Hemel Hempstead couple take pride in fostering

A couple share their experience of fostering ahead of LGBT+ Adoption and Fostering Week (2-8 March)

Members of the LGBT+ community are being asked to consider fostering or adopting a child in Hertfordshire.

Ray Shaughnessy and Pete Shuttleworth

Ray Shaughnessy and Pete Shuttleworth

Pete Shuttleworth and his partner Ray Shaughnessy, from Hemel Hempstead, have fostered children for about nine years, offering mainly respite care, and have not found any barriers to fostering as a gay couple.

Hertfordshire County Council is hoping to dispel the misconceptions that LGBT+ people cannot adopt or foster, the council will consider applications from anyone able to offer a child a loving and secure home.

Pete said: “Fostering is quite tough but it’s also rewarding. What amazes me is the children we looked after. All of them didn’t care at all that we were gay.

"They just wanted to know what room was theirs, what they were having for dinner or whether they could see a friend.

"We didn’t experience any barriers because of our sexuality in fact we found the approach of county and the children in our care very positive.

“Hertfordshire County Council has been great. The first time we walked into one of its events and showed an interest, we didn’t know what to expect but we were made to feel very welcome.”

There are approximately 950 children and young people in care in Hertfordshire and many of these children need the love and support of a foster family.

Similarly, there are a number of children who need permanent homes through adoption.

The couple said that fostering children has opened up a side of life they had not experienced.

Pete said: “It has given us a different perspective on life because neither of us had children.

"It also gives you an insight into what your colleagues and friends face every day, from taking the children to football training, to GP appointments and picking them up from detentions. We didn’t really appreciate it before.”

To become a foster carer in Hertfordshire, you have to be over 21 years old, and have at least one spare room in your home.

There are many different types of fostering and foster carers can choose what is right for them and their family.

Pete believes that while there are challenges to fostering, the rewards are great.
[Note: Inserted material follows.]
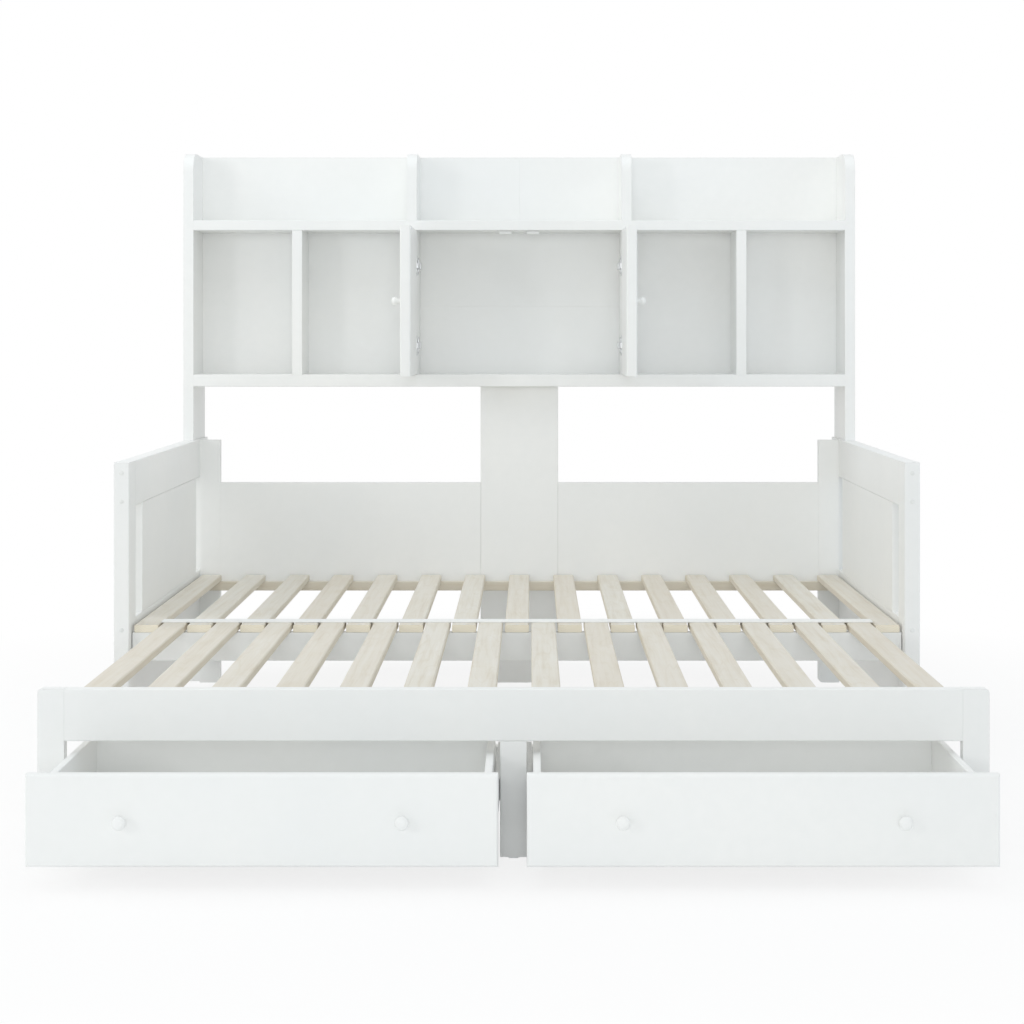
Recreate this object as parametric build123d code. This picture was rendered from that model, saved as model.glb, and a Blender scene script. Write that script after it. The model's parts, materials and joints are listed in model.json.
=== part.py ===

He said: “One of the boys we fostered is now 21 and we still have a relationship with him. That is quite something. Apart from his auntie, he said we are the most important people to him in his life.

“At the time you hope that what you are doing is the right thing but it’s only afterwards that you really know. After the event, we know that we did good.”

LGBT+ Adoption and Fostering Week, which is focused this year on the theme Why Not You?, is organised by New Family Social, a charity that supports LGBT+ adopters and foster carers across the UK.

Councillor Teresa Heritage, deputy leader of Hertfordshire County Council and Cabinet Member for Children, Young People and Families, said: “We welcome applications from anyone who can provide a loving, nurturing and secure environment for children to grow and thrive.

“As a local authority, we encourage people from all backgrounds and communities to foster or adopt with us and we are inviting our local LGBT+ community to come and speak to us about the options available.”